Learning To Spend Money
One trait shared by me and many of my friends is the combination of having well paying tech jobs and being unwilling to spend money. And I know this isn't just my friend group, there are multiple memes floating around about tech people being cheap to the extent of sending Venmo requests for $5.
Why This Happens
I think this happens for a few reasons.
- Entrenched monetary habits. A lot of software engineers have moved up social classes from their upbringing. Their parents aren't that rich and instilled a strong habit of saving and living below your means. The high fraction of East Asians in tech, also notoriously high saving cultures, contributes to this as well.
- Advertising doesn't sell what they want. Something I've noticed with the mass media environment is how targeted it is to the average person. It assumes people want fast cars, hot women, and drugs. Software engineers are a very different personality style. They like building things and solving puzzles. Most advertising doesn't offer the opportunity to do that. It offers things the engineers don't value, so they don't see the point of spending money.

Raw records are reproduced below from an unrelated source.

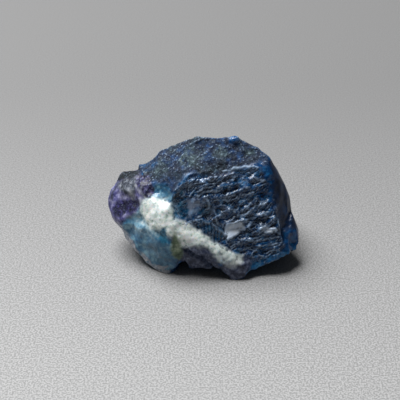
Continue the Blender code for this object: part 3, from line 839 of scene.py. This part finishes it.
# %% [markdown]
# Last come the painted shade in the hollows, the painted highlight on the crests, the shader and the
# inside. Afghanite's index of refraction is close to 1.525, and calcite's lies on both sides of that, at
# 1.49 and 1.66. The specular level is kept under its usual half, because chips too small for this mesh
# scatter part of the mirror light. Light that goes in is coloured by how far it travels: the volume soaks
# up red first, so thin edges are bright blue and thick parts navy.

# %% Painted shade in the hollows, painted highlight on the crests, and the shader
PAINTED_HIGHLIGHT_COLOUR = "B8D0EC"
PAINTED_SHADE_COLOUR = "020A1C"
PAINTED_SHADE_STRENGTH = 0.85
INSIDE_COLOUR = "3A84B4"
INSIDE_DENSITY = 190.0
GRIT_SIZE = 0.14
GRIT_DEPTH = 0.06
GRIT_STRENGTH = 0.30
LINE_HEIGHT = 0.9
SCATTER_REACH = 0.7
SCATTER_TINT = (0.9, 1.0, 1.1)
CRYSTAL_IOR = 1.525
SPECULAR_LEVEL = 0.32

# Painted shade: the dark colour laid over the hollows.
painted_hollow_shade = add_node(tree, "Attribute", attribute_name="painted_hollow_shade").outputs["Fac"]
shade_share = add_node(tree, "Math", {0: painted_hollow_shade, 1: PAINTED_SHADE_STRENGTH}, operation="MULTIPLY").outputs[0]
shaded = laid_over(shade_share, colour, linear(PAINTED_SHADE_COLOUR))
# Painted highlight: a pale colour laid along the crests and the painted glint lines.
painted_crest_highlight = add_node(tree, "Attribute", attribute_name="painted_crest_highlight").outputs["Fac"]
highlight_share = add_node(tree, "Math", {0: painted_crest_highlight, 1: painted_highlight_marks}, operation="MAXIMUM").outputs[0]
highlighted = laid_over(highlight_share, shaded, linear(PAINTED_HIGHLIGHT_COLOUR))

grit = add_node(tree, "TexNoise", {"Vector": in_mm, "Scale": 1 / GRIT_SIZE, "Detail": 3.0, "Roughness": 0.6})
fields = {0: painted_highlight_marks, 1: LINE_HEIGHT, 2: grit.outputs["Fac"]}
lined = add_node(tree, "Math", fields, operation="MULTIPLY_ADD").outputs[0]
fields = {"Height": lined, "Strength": GRIT_STRENGTH, "Distance": GRIT_DEPTH * MM}
bumped = add_node(tree, "Bump", fields).outputs["Normal"]
roughness, through, scatter = levels
shader = add_node(tree, "BsdfPrincipled", {
    "Base Color": highlighted, "Roughness": roughness, "Transmission Weight": through,
    "Subsurface Weight": scatter, "Subsurface Radius": SCATTER_TINT, "Subsurface Scale": SCATTER_REACH * MM,
    "IOR": CRYSTAL_IOR, "Specular IOR Level": SPECULAR_LEVEL, "Normal": bumped,
})
soaking = add_node(tree, "VolumeAbsorption", {"Color": linear(INSIDE_COLOUR), "Density": INSIDE_DENSITY})
add_node(tree, "OutputMaterial", {"Surface": shader.outputs["BSDF"], "Volume": soaking.outputs["Volume"]})
even.materials.clear()
even.materials.append(material)
print("material has", len(tree.nodes), "nodes")

# %% [markdown]
# The stone lies on a plain grey sheet, so much larger than the stone that no view from above sees its
# end. Its tooth shows as a light mottle. Real tooth is about a tenth of a millimetre, and it is drawn
# twice as coarse so that it shows. Only the sheet near the stone is sharp, so the tooth is strong in
# front and fades behind. The sheet is also painted darker behind, a painted falloff of the light.

# %% Floor
FLOOR_REACH = 900
TOOTH_SIZE = 0.20
TOOTH_STOPS = [(0.30, "797979"), (0.70, "9C9C9C")]
TOOTH_FADE = {"From Min": -20 * MM, "From Max": 30 * MM, "To Min": 2.3, "To Max": 0.5}
PAINTED_FALLOFF_BEHIND = {"From Min": -45 * MM, "From Max": 45 * MM, "To Min": 1.0, "To Max": 0.60}
SHEET_ROUGHNESS = 0.6

ground = bmesh.new()
bmesh.ops.create_grid(ground, x_segments=1, y_segments=1, size=FLOOR_REACH * MM)
floor_mesh = bpy.data.meshes.new("floor")
ground.to_mesh(floor_mesh)
ground.free()
floor = bpy.data.objects.new("floor", floor_mesh)
bpy.context.scene.collection.objects.link(floor)

sheet = bpy.data.materials.new("matt_grey_sheet")
sheet.use_nodes = True
tree = sheet.node_tree
tree.nodes.clear()
place = add_node(tree, "TexCoord").outputs["Object"]
tooth = add_node(tree, "TexNoise", {"Vector": place, "Scale": 1 / (TOOTH_SIZE * MM), "Detail": 2.0})
depth_in = add_node(tree, "SeparateXYZ", {0: place}).outputs["Y"]
contrast = add_node(tree, "MapRange", {"Value": depth_in, **TOOTH_FADE}).outputs[0]
centred = add_node(tree, "Math", {0: tooth.outputs["Fac"], 1: 0.5}, operation="SUBTRACT").outputs[0]
bolder = add_node(tree, "Math", {0: centred, 1: contrast, 2: 0.5}, operation="MULTIPLY_ADD").outputs[0]
mottle = add_node(tree, "ValToRGB", {"Fac": bolder}, TOOTH_STOPS).outputs["Color"]
# Painted falloff: the sheet's colour darkens towards the back, standing in for light that falls off.
fields = {"Value": depth_in, **PAINTED_FALLOFF_BEHIND}
painted_falloff = add_node(tree, "MapRange", fields, interpolation_type="SMOOTHSTEP").outputs[0]
mottle_with_painted_falloff = add_node(tree, "VectorMath", {0: mottle, 3: painted_falloff}, operation="SCALE").outputs[0]
matt = add_node(tree, "BsdfPrincipled", {"Base Color": mottle_with_painted_falloff, "Roughness": SHEET_ROUGHNESS})
add_node(tree, "OutputMaterial", {"Surface": matt.outputs["BSDF"]})
floor_mesh.materials.append(sheet)
print("floor is", 2 * FLOOR_REACH, "mm wide")

# %% [markdown]
# A large soft box hangs above the stone, behind it and to the left. It lights the slope and every tread
# that faces up, and leaves a dark, soft shadow under the front and right. The room around it is dim, so
# that the steep faces stay deep blue.

# %% Light
SOFT_BOX_WIDTH = 0.56
SOFT_BOX_WATTS = 13.6
SOFT_BOX_PLACE = Vector((-0.24, 0.24, 0.68))
ROOM_STOPS = [(0.0, "606468"), (0.9, "A4A8AC")]
ROOM_STRENGTH = 0.22

soft_box = bpy.data.objects.new("soft_box", bpy.data.lights.new("soft_box", "AREA"))
soft_box.data.shape = "DISK"
soft_box.data.size = SOFT_BOX_WIDTH
soft_box.data.energy = SOFT_BOX_WATTS
soft_box.location = SOFT_BOX_PLACE
soft_box.rotation_euler = (-SOFT_BOX_PLACE).to_track_quat("-Z", "Y").to_euler()
bpy.context.scene.collection.objects.link(soft_box)

room = bpy.data.worlds.new("dim_room")
room.use_nodes = True
bpy.context.scene.world = room
tree = room.node_tree
tree.nodes.clear()
direction = add_node(tree, "TexCoord").outputs["Generated"]
height_up = add_node(tree, "SeparateXYZ", {0: direction}).outputs["Z"]
walls = add_node(tree, "ValToRGB", {"Fac": height_up}, ROOM_STOPS).outputs["Color"]
lit = add_node(tree, "Background", {"Color": walls, "Strength": ROOM_STRENGTH})
add_node(tree, "OutputWorld", {"Surface": lit.outputs["Background"]})
bpy.context.scene.view_settings.view_transform = "Standard"
print("lit by one soft box", round(SOFT_BOX_PLACE.length, 2), "m away and a dim room")
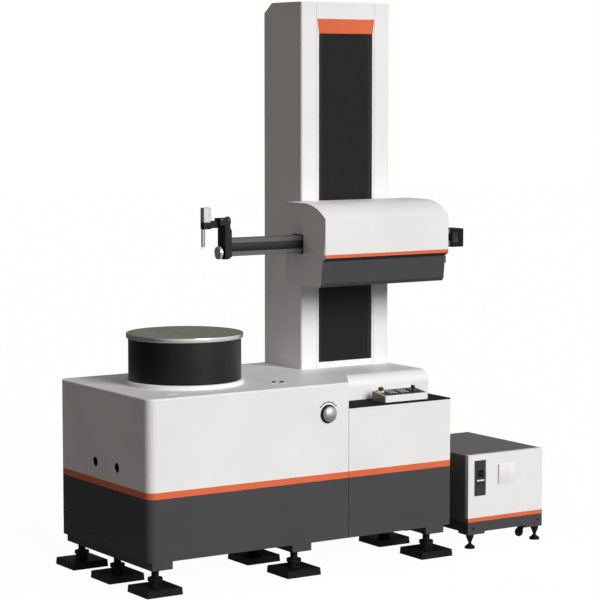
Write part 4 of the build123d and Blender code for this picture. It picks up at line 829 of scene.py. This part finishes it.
def dress_clamp_knob():
    """Clamp knob with a ribbed bright rim and a dished, turned face, on a dark hub and a stem."""
    radius = (clamp_high.y - clamp_low.y) / 2
    face_x, rim_depth, hub_depth = clamp_low.x, 12 * MM, 8 * MM
    rim_bevel, land = 1.2 * MM, 3 * MM
    dish_depth, boss_inset, boss_rise = 1.2 * MM, 9 * MM, 0.7 * MM

    def add_part(name, first_x, last_x, part_radius, sides):
        middle = ((first_x + last_x) / 2, clamp_centre[1], clamp_centre[2])
        return add_rod(name, middle, "X", part_radius, last_x - first_x, sides)

    knob = add_part("clamp_knob_finished", face_x, face_x + rim_depth, radius, 72)
    sink_ribs(knob, "X", 5, 0.8 * MM)
    edit_faces(knob, lambda centre, normal: normal.x < -0.9)
    bpy.ops.mesh.bevel(offset=rim_bevel, segments=2, affect="EDGES")
    leave_edit()
    edit_faces(knob, lambda centre, normal: normal.x < -0.99 and centre.x < face_x + 0.1 * MM)
    bpy.ops.mesh.inset(thickness=land)
    bpy.ops.mesh.extrude_region_move(TRANSFORM_OT_translate={"value": (dish_depth, 0, 0)})
    bpy.ops.mesh.inset(thickness=boss_inset)
    sink((-boss_rise, 0, 0))
    settle(knob, "clamp_knob", "bright_metal", chromed_steel, clamp_face_steel)
    for face in knob.data.polygons:
        inside = (face.center.yz - Vector(clamp_centre).yz).length < radius - land - 0.5 * MM
        face.material_index = 1 if inside and face.normal.x < -0.5 else 0
    hub_x = face_x + rim_depth
    hub = add_part("clamp_knob_hub", hub_x, hub_x + hub_depth, 18 * MM, 48)
    ease_edges(hub, 0.8, 2)
    settle(hub, "clamp_knob", "black_paint", black_abs)
    overlap, end_gap = 1 * MM, 1 * MM
    stem_x = hub_x + hub_depth - overlap
    stem = add_part("clamp_knob_stem", stem_x, clamp_high.x - end_gap, 8 * MM, 32)
    ease_edges(stem, 0.8, 2)
    settle(stem, "clamp_knob", "steel", ground_steel)
    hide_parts("clamp_knob")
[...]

- They lack innate understanding of social graces. No explanation needed.
- DIY attitude. Software engineers value competence and like doing things themselves.
Breaking Out
When you have strong entrenched habits and advertising doesn't give you a dream you want, you have to get creative when learning to spend money. You have to first imagine how your life could be better, then spend the money to make that happen. For young people just getting into spending money, there are a few things I find always worth it for the quality of life boost. (Unfortunately every else wants to spend a lot in these categories so they've been subject to tremendous inflation over the years)
- Housing
- It's nice to live in the good part of town. You find many enjoyable small businesses to patronize and places to meet friends. You are often closer to your place of work and shorter commutes play a big role in increased happiness.
- Health
- I can't begin to imagine how many people are walking around with chronic health problems that are so easy to fix. As a personal example, I always had trouble breathing through my nose growing up to the point I sometimes privately wondered if I had asthma. Constant mouth breathing definitely hurt my facial and cardiovascular development. That changed when I decided to fix this in 2020. I went to an ENR specialist and discovered I had a deviated septum, allergies, and chronic sinus infection. He said it was no wonder I couldn't breath. I got surgery to fix the deviated septum, antibiotics to fix the infection, and allergy drops to fix the allergies. Modern medicine is a miracle and many health problems are solvable.
- Time
- Get groceries delivered. It saves you a couple hours and costs $10, way less than your time is worth doing something else.
- Beauty
- This is often hard to hear for nerds, but appearances matter a lot more than you were raised to believe. All the junk about the inside counting was meant for the normal kids adults knew needed to hear it and wouldn't take it seriously anyway. As such, spend money on getting fit, hygiene, fashion, and even cosmetic surgery if you think you could benefit.
- Relaxation
- Many software engineers bring their analytical personality to every purchase. Stop. Set a threshold, and below that threshold never comparison shop. Just buy the first thing that looks good. If it sucks, buy something different. It saves a lot of stress.
When Not To Spend
There are some benefits to not spending too and I am compelled to mention the downside of the trade-off. Keeping money is a powerful form of peace. If you have enough it means you don't have to worry about making rent for 1, 5, 10, or more years if you get fired. There is freedom in being able to quit your job whenever you want. That is when and why it is smart to save and invest.